Operational improvement of hybrid-source microgrid using unified power quality conditioner optimized with reinforcement learning brainstorm algorithm
摘要
Power quality is a critical concern in modern microgrids, particularly those integrating renewable energy sources such as photovoltaic arrays, wind turbines, and batteries. However, variability in renewable generation often introduces problems such as voltage instability, harmonics, and current imbalance, which degrade system efficiency and reliability. To address these challenges, this study proposes an Artificial Neural Network (ANN)-based Reinforcement Learning Brainstorm Optimization (RLBSO) controller enhanced with a reward function for a Unified Power Quality Conditioner (UPQC). The RLBSO algorithm is employed for efficient offline training of the ANN, while the reinforcement learning reward function ensures adaptive control under grid-connected microgrid operations.

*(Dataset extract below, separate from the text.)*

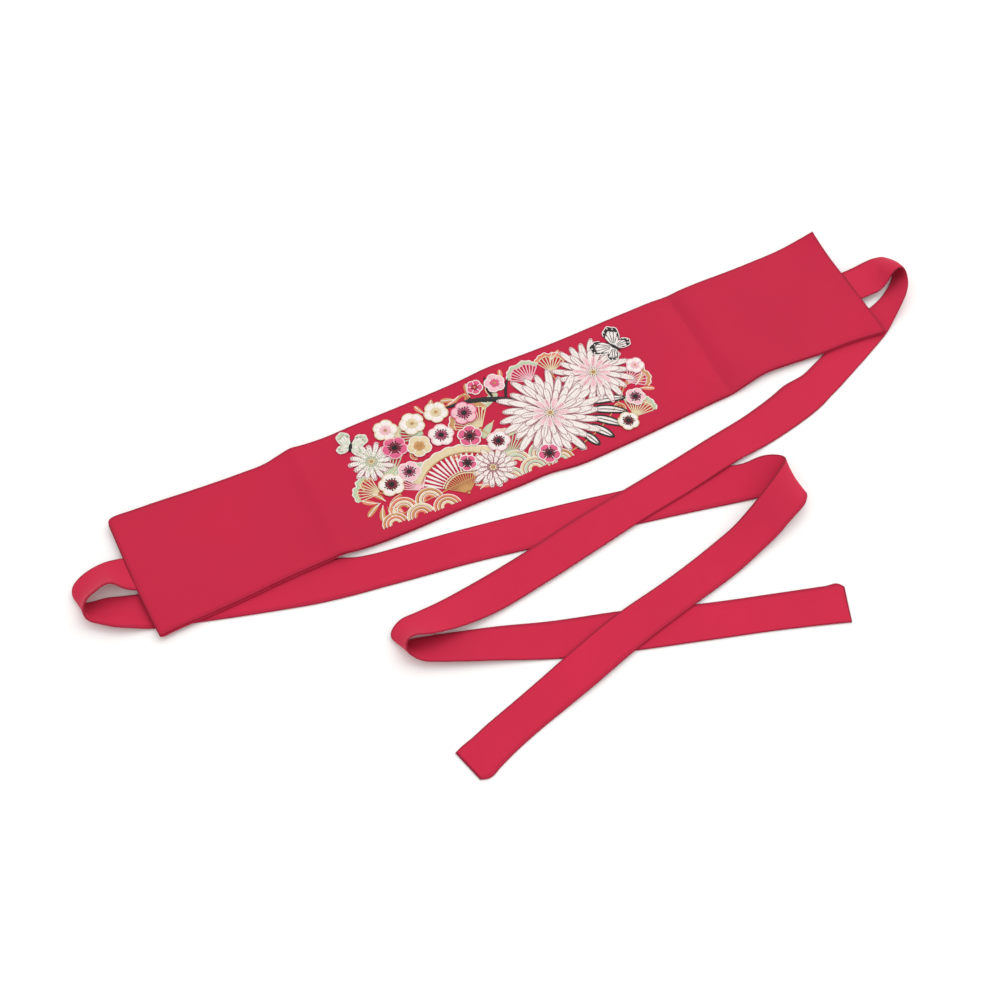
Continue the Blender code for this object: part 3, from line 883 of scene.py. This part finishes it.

MATLAB/Simulink simulations demonstrated that the ANN-based RLBSO controller significantly outperformed traditional proportional-integral (PI) controllers in key performance metrics. The proposed method reduced Total Harmonic Distortion from 4.2% to 2.59% and decreased current imbalance from 5% to 2% while maintaining voltage stability within ± 2% of the nominal value. Compared with PI and Fuzzy Logic controller (FLC), the ANN-based RLBSO achieved superior performance under varying load conditions owing to its dynamic control mechanism. These results highlight the potential of the proposed controller as a promising approach to improve power quality and efficiently integrate renewable energy into microgrids, thereby setting a new benchmark for intelligent control in hybrid renewable energy systems.